We are raised to believe that the passion and spirit, the ‘tom boy’ in us must be squashed down deep in order to be feminine and pleasing. Now we have the right to work and have children, we need to work extra hard to overcome our feelings and well being and be the perfect mom or the perfect woman.

I’m sorry but women did not fight for equality and freedom for so many years for us to feel sorry for ourselves! They fought so we could have choices! We can choose our identity and be proud of it. There is such power in a woman who knows what she wants!

It’s time to own our choices. If we can proudly be a stay-at-home mom or proudly feed our kids with minimum wage jobs or proudly be a boss at our jobs, then we own our choices. What message are we sending our kids? That women have to suffer? That women should feel bad for their choices? Across my friends there have been a plethora of choices about how much time they are committing to work/kids. I respect each of them because they made a choice and they owned it. They didn’t apologise.

If you can make a choice about your life, regardless of what others might think of you, then who are they to judge you?

My kids know that I like my job, it’s important to me, it brings in money and I enjoy it.
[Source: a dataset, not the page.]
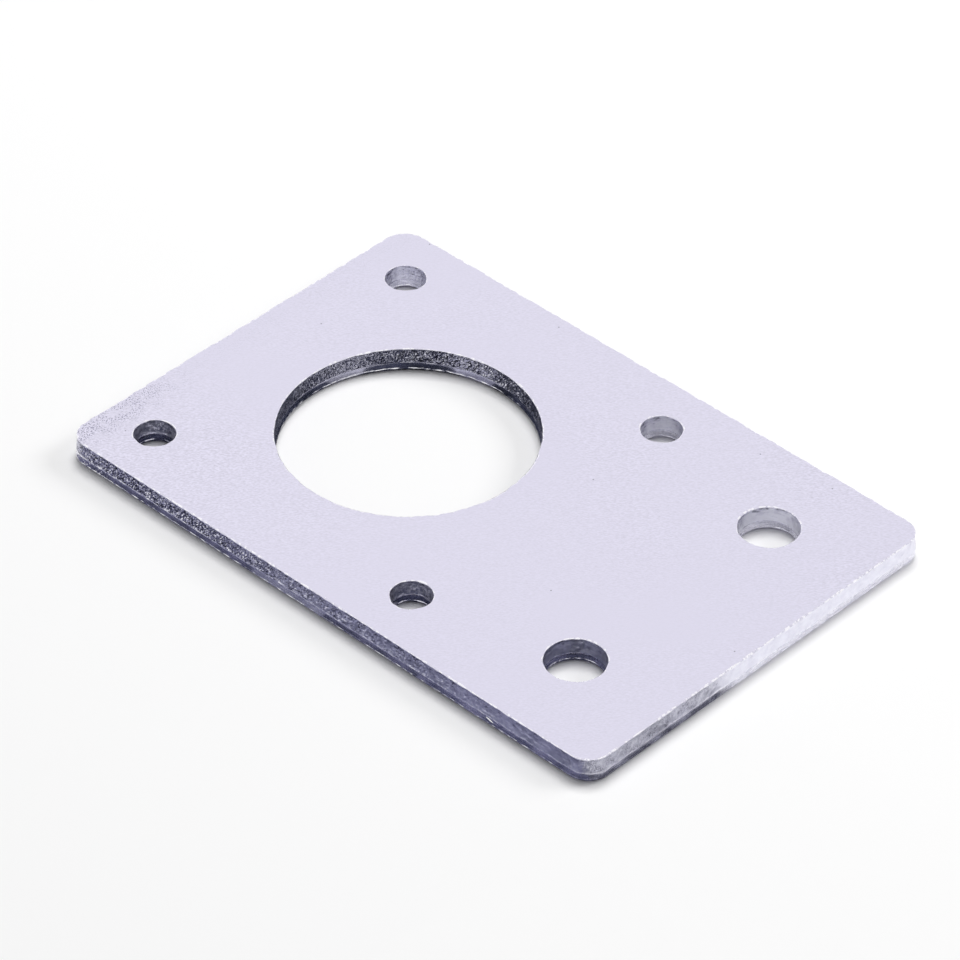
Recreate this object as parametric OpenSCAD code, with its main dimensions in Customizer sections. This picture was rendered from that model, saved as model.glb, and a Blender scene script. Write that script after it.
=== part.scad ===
// Flat motor mounting plate, blanked and pierced from steel sheet and lying burr side up.
// Z is up, X runs along the plate towards the frame holes, and the origin is on the
// pilot hole's axis, in the plane of the lower face.

/* [Motor side] */
// Diameter of the pilot hole that the motor's round boss passes through
pilot_diameter = 23; // [16:0.1:28]
// Distance between neighbouring motor screw holes, both ways
motor_pitch = 31; // [25:0.1:50]
// Diameter of the four motor screw holes
motor_hole_diameter = 3.5; // [2.5:0.1:5]
// Distance from the motor screw holes' centres to the three edges beside them
motor_margin = 5.5; // [4.5:0.1:12]

/* [Frame side] */
// Distance from the pilot hole's axis to the line of the frame holes
frame_hole_reach = 31; // [25:0.5:80]
// Distance between the two frame holes
frame_hole_spacing = 24; // [12:0.5:30]
// Diameter of the two frame holes
frame_hole_diameter = 5.2; // [3:0.1:6.5]
// Distance from the frame holes' centres to the end beside them
frame_margin = 10; // [6:0.5:20]

/* [Sheet] */
// Thickness of the sheet
sheet_thickness = 2.5; // [1.8:0.1:5]
// Radius of the plate's four corners
corner_radius = 2.3; // [1:0.1:4]

/* [Sheared edge] */
// Height of the smooth band that the die leaves on every edge and hole
land_height = 0.7; // [0.2:0.05:0.8]
// How far the torn band above it leans back from the smooth one
tear_lean = 0.08; // [0.02:0.01:0.2]
// Width of the rolled lower edge round the outline
outline_roll_width = 0.6; // [0.2:0.05:0.8]
// Height of the rolled lower edge round the outline
outline_roll_height = 0.4; // [0.1:0.05:0.6]
// Width of the rolled lower edge round each hole
hole_roll_width = 0.5; // [0.2:0.05:0.6]
// Height of the rolled lower edge round each hole
hole_roll_height = 0.35; // [0.1:0.05:0.5]

/* [Hidden] */
$fn = 96;
plate_width = motor_pitch + 2 * motor_margin;
pilot_to_end = motor_pitch / 2 + motor_margin;
plate_length = pilot_to_end + frame_hole_reach + frame_margin;
plate_centre_x = plate_length / 2 - pilot_to_end;
// How far a cutting shape runs past the face that it cuts
spill = 1;

// Radius of the arc that leaves the lower face smoothly and ends at the given width and height
function roll_radius(width, height) = (width * width + height * height) / (2 * height);

// What the rolled lower edge leaves open, beside a wall that stands at x = 0
module roll_relief(width, height) {
    radius = roll_radius(width, height);
    difference() {
        translate([-width, 0])
            square([width, height]);
        translate([-width, radius])
            circle(r = radius);
    }
}

// Section of the plate from its middle to an edge, with that edge at x = reach
module edge_section(reach) {
    tear_start = outline_roll_height + land_height;
    difference() {
        polygon([
            [0, 0],
            [reach, 0],
            [reach, tear_start],
            [reach - tear_lean, sheet_thickness],
            [0, sheet_thickness]
        ]);
        translate([reach, 0])
            roll_relief(outline_roll_width, outline_roll_height);
    }
}

// A straight bar along Y whose two long sides are sheared edges
module sheared_bar(width, length) {
    rotate([90, 0, 0])
        linear_extrude(height = length, center = true) {
            edge_section(width / 2);
            mirror([1, 0])
                edge_section(width / 2);
        }
}

// One rounded corner: the edge section swept through a quarter turn
module sheared_corner() {
    rotate_extrude(angle = 90)
        edge_section(corner_radius);
}

// The plate's outline, sheared all round
module blank() {
    straight_length = plate_length - 2 * corner_radius;
    straight_width = plate_width - 2 * corner_radius;
    sheared_bar(plate_length, straight_width);
    rotate([0, 0, 90])
        sheared_bar(plate_width, straight_length);
    for (turn = [0, 180])
        rotate([0, 0, turn]) {
            translate([straight_length / 2, straight_width / 2])
                sheared_corner();
            translate([-straight_length / 2, straight_width / 2])
                rotate([0, 0, 90])
                    sheared_corner();
        }
}

// The metal that a punch takes out: straight at the smooth band, wider above and below it
module punched_hole(diameter) {
    radius = diameter / 2;
    tear_start = hole_roll_height + land_height;
    tear_slope = tear_lean / (sheet_thickness - tear_start);
    rotate_extrude() {
        polygon([
            [0, 0],
            [radius, 0],
            [radius, tear_start],
            [radius + tear_lean + spill * tear_slope, sheet_thickness + spill],
            [0, sheet_thickness + spill]
        ]);
        translate([radius, 0])
            mirror([1, 0])
                roll_relief(hole_roll_width, hole_roll_height);
    }
}

module motor_screw_holes() {
    for (x = [-1, 1], y = [-1, 1])
        translate([x * motor_pitch / 2, y * motor_pitch / 2])
            punched_hole(motor_hole_diameter);
}

module frame_holes() {
    for (y = [-1, 1])
        translate([frame_hole_reach, y * frame_hole_spacing / 2])
            punched_hole(frame_hole_diameter);
}

// The whole bracket: one flat plate
module mounting_plate() {
    color([0.78, 0.78, 0.82])
        difference() {
            translate([plate_centre_x, 0])
                blank();
            punched_hole(pilot_diameter);
            motor_screw_holes();
            frame_holes();
        }
}

mounting_plate();
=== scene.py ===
import math

import bpy
import numpy as np
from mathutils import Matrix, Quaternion, Vector, geometry


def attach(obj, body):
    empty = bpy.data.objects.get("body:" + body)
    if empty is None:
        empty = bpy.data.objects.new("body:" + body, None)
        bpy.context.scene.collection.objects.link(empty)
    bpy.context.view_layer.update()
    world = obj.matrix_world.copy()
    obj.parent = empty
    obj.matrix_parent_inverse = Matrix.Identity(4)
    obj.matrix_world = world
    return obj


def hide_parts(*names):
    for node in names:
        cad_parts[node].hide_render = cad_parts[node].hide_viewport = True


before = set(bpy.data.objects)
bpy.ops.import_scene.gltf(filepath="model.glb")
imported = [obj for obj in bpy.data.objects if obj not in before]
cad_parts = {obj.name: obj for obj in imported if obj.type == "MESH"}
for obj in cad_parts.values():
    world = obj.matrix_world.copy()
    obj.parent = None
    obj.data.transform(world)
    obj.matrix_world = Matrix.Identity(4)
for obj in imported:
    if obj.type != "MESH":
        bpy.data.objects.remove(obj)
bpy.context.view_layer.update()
mm = 0.001

# The plate, in millimetres. Its upper face is the burr side, where every edge has a torn band
# over a smooth land over a rolled lower edge.
plate = {
    "westEnd": -21.0,
    "eastEnd": 41.0,
    "halfWidth": 21.0,
    "thickness": 2.5,
    "cornerRadius": 2.3,
    "faceDrop": 0.012,         # the flat of the upper face lies this far below the burr's crest
    "columnStep": 0.13,        # spacing of the mesh columns round the outline
    "joinWithin": 1e-6,        # points of a flat face that are closer than this are one
    "seed": 41,
}
outlineEdge = {
    "rimWidth": (0.06, 0.23),  # the upper rim is rounded over this width, which wanders
    "rimNoise": ((0.45, 0.7), (1.4, 0.5)),  # cell along the edge, and share
    "rimSwing": 1.1,           # how strongly that noise sways the width
    "burr": 0.012,             # height of the burr's highest crests
    "burrCell": 0.35,
    "burrLevel": 0.35,         # its mean share of that height, before the noise breaks it up
    "lean": 0.08,              # the torn band leans back this far at the upper rim
    "tornRows": 13,
    "tornDepth": 0.018,        # the torn band lies this far behind the land
    "relief": 0.03,            # depth of the grain of the torn band
    "reliefNoise": ((0.26, 0.22, 0.22), (0.8, 0.5, 0.4), (3.1, 1.3, 0.4)),  # cell along, down; share
    "reliefRise": 4,           # it comes in over one part in this many of the band
    "reliefFall": (1.15, 0.6),  # and eases off towards the land
    "landTop": 1.1,
    "landWander": 0.07,        # how far the top of the land wanders up and down
    "landNoise": ((2.4, 0.6), (0.6, 0.4)),  # cell along the edge, and share
    "shoulder": ((0.004, 0.05), (0.0, 0.12)),  # in from the land, and below its top
    "landBottom": 0.4,
    "landFoot": 0.05,          # a row this far above the bottom keeps the land flat
    "rollWidth": 0.6,
    "rollHeight": 0.4,
    "rollRows": 8,
    "burnishedRollRows": 2,    # the first of them have the land's finish
    "rollMargin": 0.15,        # a row this far past the roll keeps the lower face flat
}
holeEdge = dict(outlineEdge, landBottom=0.35, landTop=1.05, rollWidth=0.5, rollHeight=0.35)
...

Don’t get me wrong, it breaks my heart when they cry and don’t want me to go. It’s awful but I refuse to feel guilt over it. This was my choice and I give them all I’ve got when I’m home.

As women, our wellbeing is vital. We are pushed down, derided, objectified and made to feel irrelevant most of the time through society, habit and media. It is time to change that. I am not the ‘perfect woman’ that Cosmo thinks I should be. I am me. I am the sum of my choices. I am good at what I do. I love intensely and I dress oddly. I like loud music but soft blankets. I am no where near beach-ready and I don’t care! I stand behind every choice I have ever made and that has brought me to where I am now. So many women have fought to give me that freedom; I’m going to use it!

Make a choice and own it. Own the choices you have rejected.  Own who you are for better or worse. But please please please don’t feel guilty about any of it!